A Farsley Celtic that is playing half a season away from its home isn’t a football club doing anything for its community in a realistic sense. Having a 3g pitch installed is a great move for a football club that is hoping to raise some money and grow its links to its local community, but you have to be playing there in the first place for it to mean anything. Perhaps rather than climbing the divisions until they can no longer be climbed, success for a club of this size looks like a thriving youth section, a women’s team and walking football. You know; being a community club.
Why wasn’t planning permission received until July? What preparations were made for the eventuality of anything going wrong? What is the actual series of events which led to the position in which the club finds itself today? What are the chances of the club having to play the whole of this season in Derbyshire?
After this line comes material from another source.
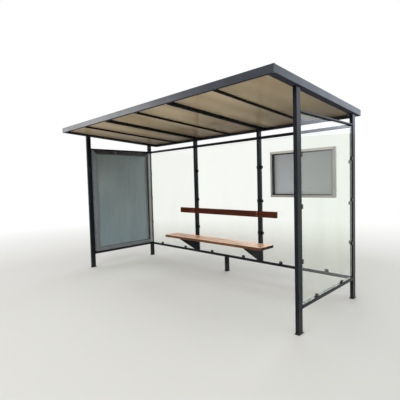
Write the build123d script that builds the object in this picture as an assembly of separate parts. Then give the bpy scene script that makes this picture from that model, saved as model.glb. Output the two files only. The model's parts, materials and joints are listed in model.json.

Facing an uncertain future and at least a couple more months on the road, the club’s supporters don’t seem to be getting any from the club, and haven’t been for some considerable time. They deserve answers. And their village deserves a football club, not one bearing its name but playing their home matches more than fifty miles away in front of next to no-one. That lesson about overstretching yourself from 15 years ago does not seem to have been learnt, and the result of this could yet be history repeating itself in a manner that would be very bad news indeed for both Farsley Celtic AFC and the National League North in a broader sense.
This is why the incoming regulator need to be examining issues from all levels of the game and not stopping at the National League top division. Until there is some kind of lower regulation which the FA can't provide anywhere in the game unfortunately it's going to keep happening.